The weakness in altcoins suggests this isn't just a Bitcoin-specific problem—it's a broader crypto market reckoning. When Bitcoin struggles, altcoins typically amplify the pain. And with institutional attention focused on Bitcoin ETFs, many altcoins are being left behind. The narrative that a new alt season is just around the corner keeps getting delayed.
The Bottom Line
Bitcoin is stuck in a vise grip between macro uncertainty and technical fragility. The Federal Reserve's hawkish stance, driven by resilient jobs data and sticky inflation, has snuffed out hopes of rate cuts and drained liquidity from risk assets. Bitcoin's failure to track gold's rally has shattered the "digital gold" narrative, at least for now, and institutional ETF outflows signal waning conviction among the smart money.
On the technical side, Bitcoin has fallen back into a liquidity trap created during last year's post-election surge. Negative option gamma is amplifying downside volatility, and 10X Research suggests the market may need to flush out derivatives pressure around $60,000 before any meaningful reversal takes hold. That implies further pain before relief.

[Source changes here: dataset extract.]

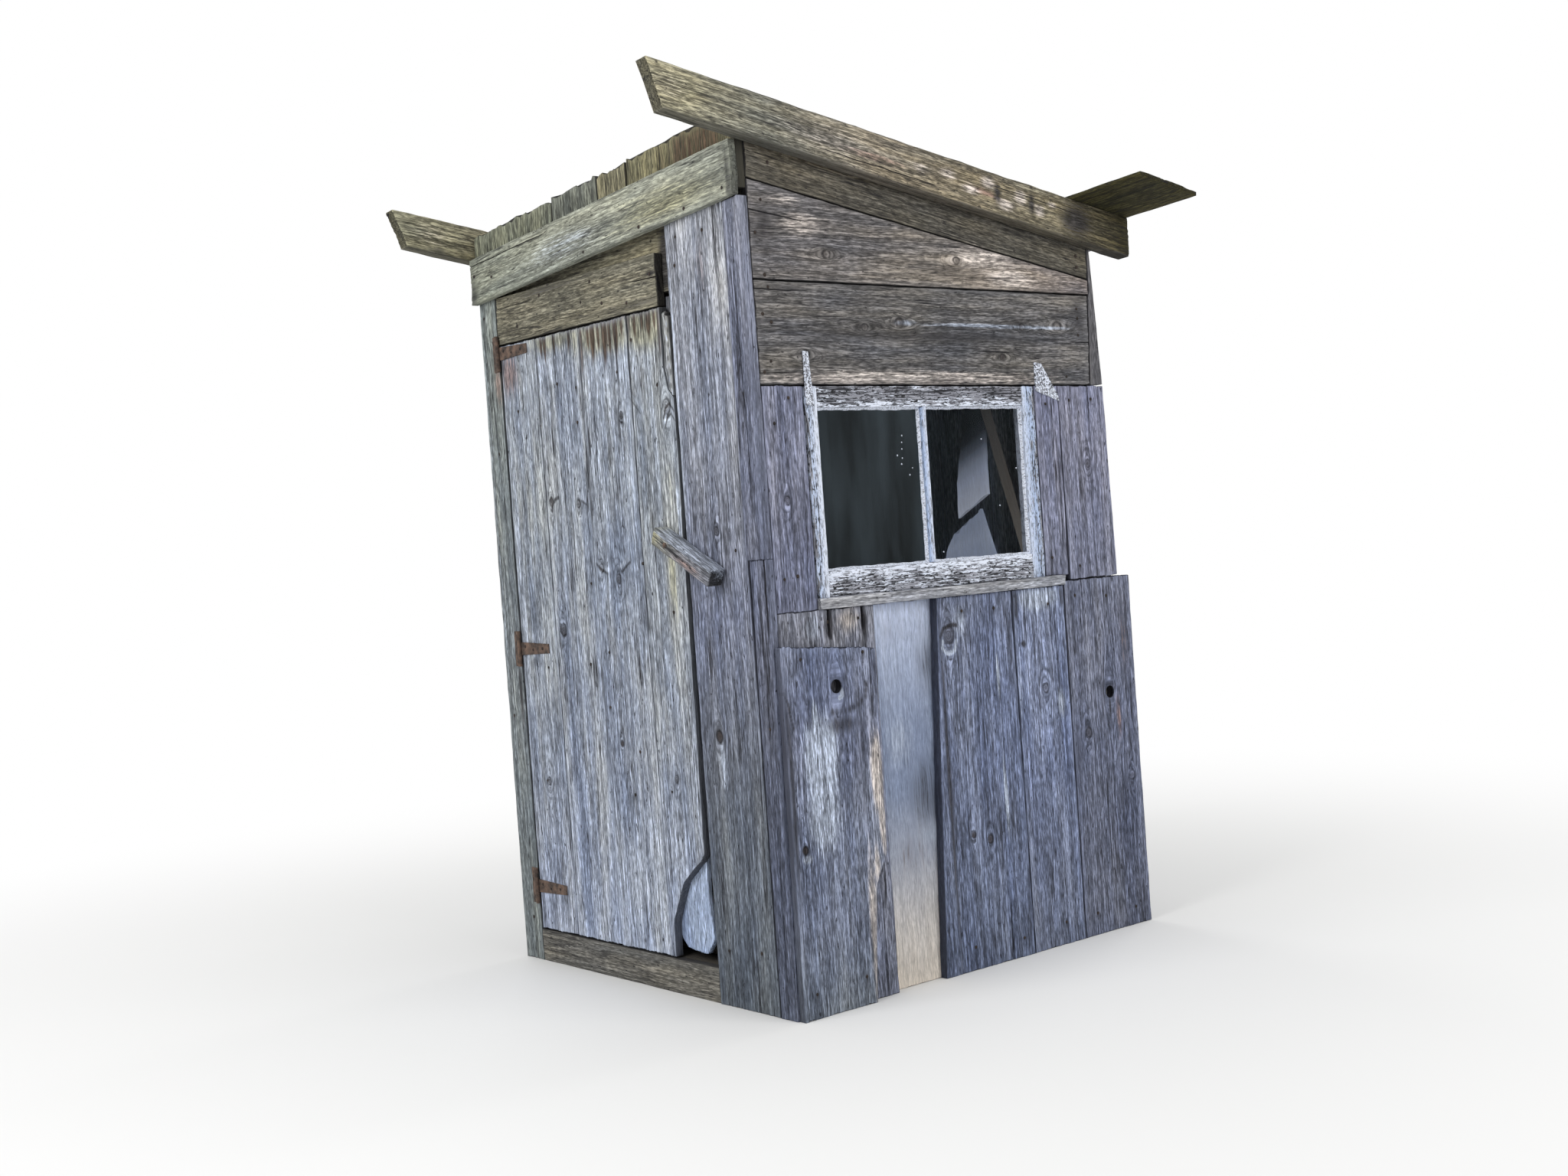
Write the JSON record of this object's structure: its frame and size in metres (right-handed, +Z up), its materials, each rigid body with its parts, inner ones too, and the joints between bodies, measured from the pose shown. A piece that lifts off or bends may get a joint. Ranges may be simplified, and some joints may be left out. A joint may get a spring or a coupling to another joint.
{
  "type": "wooden outhouse",
  "caption": "Small single slope board shed with a strap hinged plank door, a wooden turn button and a two pane side window.",
  "frame": {"origin": "on the ground, under the middle of the plan, on the under side of the middle floor joist", "axes": "the doorway faces -Y, the window side is +X, +Z is up"},
  "size_m": [1.5439, 1.6404, 2.2517],
  "materials": {
    "frame_wood": "rough sawn, dry",
    "floor_wood": "rough sawn, worn",
    "front_grey": "weathered bare boards",
    "head_brown": "weathered, olive brown",
    "fascia_green": "weathered, greenish",
    "door_grey": "weathered bare boards",
    "pale_wood": "unweathered, pale",
    "rusty_iron": "rusted",
    "button_wood": "weathered, moss stained",
    "side_brown": "weathered, brownish grey",
    "side_grey": "weathered bare boards",
    "sash_white": "flaking white paint",
    "hanger_white": "flaking white paint",
    "window_glass": "dusty, clear",
    "lower_grey": "weathered, bluish grey",
    "wall_grey": "weathered bare boards",
    "rake_brown": "weathered, brownish",
    "deck_grey": "weathered bare boards"
  },
  "bodies": {
    "outhouse": {"sill_beams": "frame_wood", "corner_posts": "frame_wood", "door_jamb_post": "frame_wood", "wall_girts": "frame_wood", "window_studs": "frame_wood", "top_plates": "frame_wood", "roof_rafters": "frame_wood", "inner_lath": "frame_wood", "floor_boards": "floor_wood", "left_corner_board": "front_grey", "wide_jamb_board": "front_grey", "near_corner_strip": "front_grey", "front_top_boards": "front_grey", "door_stop": "front_grey", "threshold_board": "front_grey", "door_head_board": "head_brown", "fascia_board": "fascia_green", "door_head_girt": "fascia_green", "lining_sheet": "pale_wood", "inner_sheets": "pale_wood", "hinge_plates": "rusty_iron", "frieze_board": "side_brown", "gable_board": "side_brown", "wide_side_board": "side_brown", "window_side_boards": "side_grey", "back_corner_strip": "side_grey", "window_sill": "side_grey", "window_sash": "sash_white", "sash_hangers": "hanger_white", "window_panes": "window_glass", "lower_front_board": "lower_grey", "patch_board": "lower_grey", "lower_middle_boards": "lower_grey", "lower_back_board": "lower_grey", "left_wall": "wall_grey", "back_wall": "wall_grey", "rake_left": "rake_brown", "rake_right": "rake_brown", "eave_plank": "rake_brown", "roof_deck": "deck_grey"},
    "door": {"door_boards": "door_grey", "door_split_strip": "door_grey", "door_ledges": "frame_wood", "door_corner_piece": "pale_wood", "hinge_straps": "rusty_iron", "button_nail": "rusty_iron"},
    "turn_button": {"turn_button": "button_wood"}
  },
  "joints": [
    {"name": "door_swing", "type": "hinge", "parent": "outhouse", "child": "door", "pos_m": [-0.5175, -0.617, 0.9], "axis": [0, 0, -1], "range_deg": [0, 105]},
    {"name": "button_turn", "type": "hinge", "parent": "door", "child": "turn_button", "pos_m": [0.283, -0.638, 1.155], "axis": [0, 1, 0], "range_deg": [-27.6, 62.4]}
  ]
}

Strategy's relentless accumulation—accounting for more than 90% of corporate Bitcoin purchases in January—is a bullish signal for long-term believers, but it's also a sign of just how concentrated ownership has become. When a single company holds two-thirds of all publicly traded Bitcoin, the market's resilience depends on that company's ability to keep buying. And when Bitcoin dips, Strategy's stock gets crushed, creating a feedback loop of volatility.
The most important takeaway? Bitcoin's next move hinges on whether it can hold $60,000 as a floor. If that level breaks convincingly, Standard Chartered's target of $50,000 comes into play, and the market will need to reassess whether this is a correction within a bull market or the start of something worse. Until inflation cools, the Fed pivots, or liquidity conditions improve, Bitcoin's path of least resistance remains downward. Gold is winning the safe-haven battle, and Bitcoin is behaving like what it increasingly appears to be: a leveraged bet on risk-on sentiment.